***** Data section *****

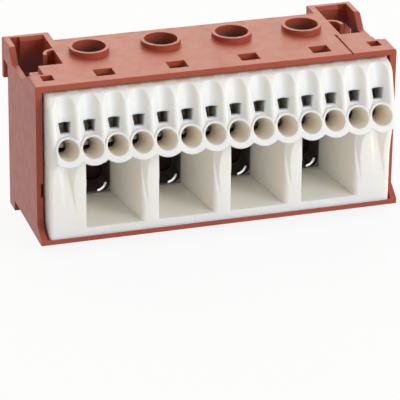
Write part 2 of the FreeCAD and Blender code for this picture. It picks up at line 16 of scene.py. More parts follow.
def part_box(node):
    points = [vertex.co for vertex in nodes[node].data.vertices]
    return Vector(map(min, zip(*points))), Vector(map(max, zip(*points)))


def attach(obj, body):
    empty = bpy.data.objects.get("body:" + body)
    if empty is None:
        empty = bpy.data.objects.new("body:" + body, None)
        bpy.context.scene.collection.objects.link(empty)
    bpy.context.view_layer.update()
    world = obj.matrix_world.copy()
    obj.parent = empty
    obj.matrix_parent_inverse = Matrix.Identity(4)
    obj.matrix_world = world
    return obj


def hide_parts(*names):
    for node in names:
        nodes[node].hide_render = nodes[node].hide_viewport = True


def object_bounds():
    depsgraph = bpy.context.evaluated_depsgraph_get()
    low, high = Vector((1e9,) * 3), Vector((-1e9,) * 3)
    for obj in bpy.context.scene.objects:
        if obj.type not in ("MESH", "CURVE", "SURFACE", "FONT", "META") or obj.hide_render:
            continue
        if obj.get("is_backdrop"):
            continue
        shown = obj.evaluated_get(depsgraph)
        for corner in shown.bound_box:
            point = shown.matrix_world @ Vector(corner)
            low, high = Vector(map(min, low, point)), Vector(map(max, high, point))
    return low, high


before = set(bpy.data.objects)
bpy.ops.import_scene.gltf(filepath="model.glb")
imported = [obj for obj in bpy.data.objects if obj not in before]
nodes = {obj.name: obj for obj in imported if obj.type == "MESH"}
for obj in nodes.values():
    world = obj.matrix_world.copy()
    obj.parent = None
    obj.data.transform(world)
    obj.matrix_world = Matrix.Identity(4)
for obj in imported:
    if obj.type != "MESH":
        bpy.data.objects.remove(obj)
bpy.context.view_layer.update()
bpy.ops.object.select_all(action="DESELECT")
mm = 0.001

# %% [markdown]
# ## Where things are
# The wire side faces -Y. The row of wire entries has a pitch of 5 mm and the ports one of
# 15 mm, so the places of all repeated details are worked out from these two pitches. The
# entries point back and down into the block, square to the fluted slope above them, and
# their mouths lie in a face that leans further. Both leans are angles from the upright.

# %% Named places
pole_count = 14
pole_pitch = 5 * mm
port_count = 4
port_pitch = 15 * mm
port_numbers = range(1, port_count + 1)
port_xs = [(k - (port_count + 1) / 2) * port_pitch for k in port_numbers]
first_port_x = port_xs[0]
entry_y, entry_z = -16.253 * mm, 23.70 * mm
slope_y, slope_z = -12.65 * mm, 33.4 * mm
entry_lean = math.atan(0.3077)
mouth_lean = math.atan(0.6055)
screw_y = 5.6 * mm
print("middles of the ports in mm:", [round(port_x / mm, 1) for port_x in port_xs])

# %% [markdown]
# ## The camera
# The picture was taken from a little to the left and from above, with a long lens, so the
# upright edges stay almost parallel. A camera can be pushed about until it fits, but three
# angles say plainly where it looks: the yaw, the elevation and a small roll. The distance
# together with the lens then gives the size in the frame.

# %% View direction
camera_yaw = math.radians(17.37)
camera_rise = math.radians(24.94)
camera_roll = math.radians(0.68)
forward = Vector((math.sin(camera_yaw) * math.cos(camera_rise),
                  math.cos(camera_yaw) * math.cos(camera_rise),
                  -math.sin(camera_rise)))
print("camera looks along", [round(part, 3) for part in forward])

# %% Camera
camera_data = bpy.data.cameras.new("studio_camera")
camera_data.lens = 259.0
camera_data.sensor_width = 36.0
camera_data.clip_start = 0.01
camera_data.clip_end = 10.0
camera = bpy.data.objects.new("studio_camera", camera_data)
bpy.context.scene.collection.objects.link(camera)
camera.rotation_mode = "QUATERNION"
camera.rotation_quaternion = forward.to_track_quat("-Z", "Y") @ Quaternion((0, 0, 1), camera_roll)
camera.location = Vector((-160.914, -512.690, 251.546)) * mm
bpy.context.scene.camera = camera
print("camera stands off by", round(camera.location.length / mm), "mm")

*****

● **Stated problem**: Write out, exactly as they stand, the lines from the one containing "Vector(map(max, high, point))" through the one containing "# their mouths", both ends included.

● **Task response**:
            low, high = Vector(map(min, low, point)), Vector(map(max, high, point))
    return low, high


before = set(bpy.data.objects)
bpy.ops.import_scene.gltf(filepath="model.glb")
imported = [obj for obj in bpy.data.objects if obj not in before]
nodes = {obj.name: obj for obj in imported if obj.type == "MESH"}
for obj in nodes.values():
    world = obj.matrix_world.copy()
    obj.parent = None
    obj.data.transform(world)
    obj.matrix_world = Matrix.Identity(4)
for obj in imported:
    if obj.type != "MESH":
        bpy.data.objects.remove(obj)
bpy.context.view_layer.update()
bpy.ops.object.select_all(action="DESELECT")
mm = 0.001

# %% [markdown]
# ## Where things are
# The wire side faces -Y. The row of wire entries has a pitch of 5 mm and the ports one of
# 15 mm, so the places of all repeated details are worked out from these two pitches. The
# entries point back and down into the block, square to the fluted slope above them, and
# their mouths lie in a face that leans further. Both leans are angles from the upright.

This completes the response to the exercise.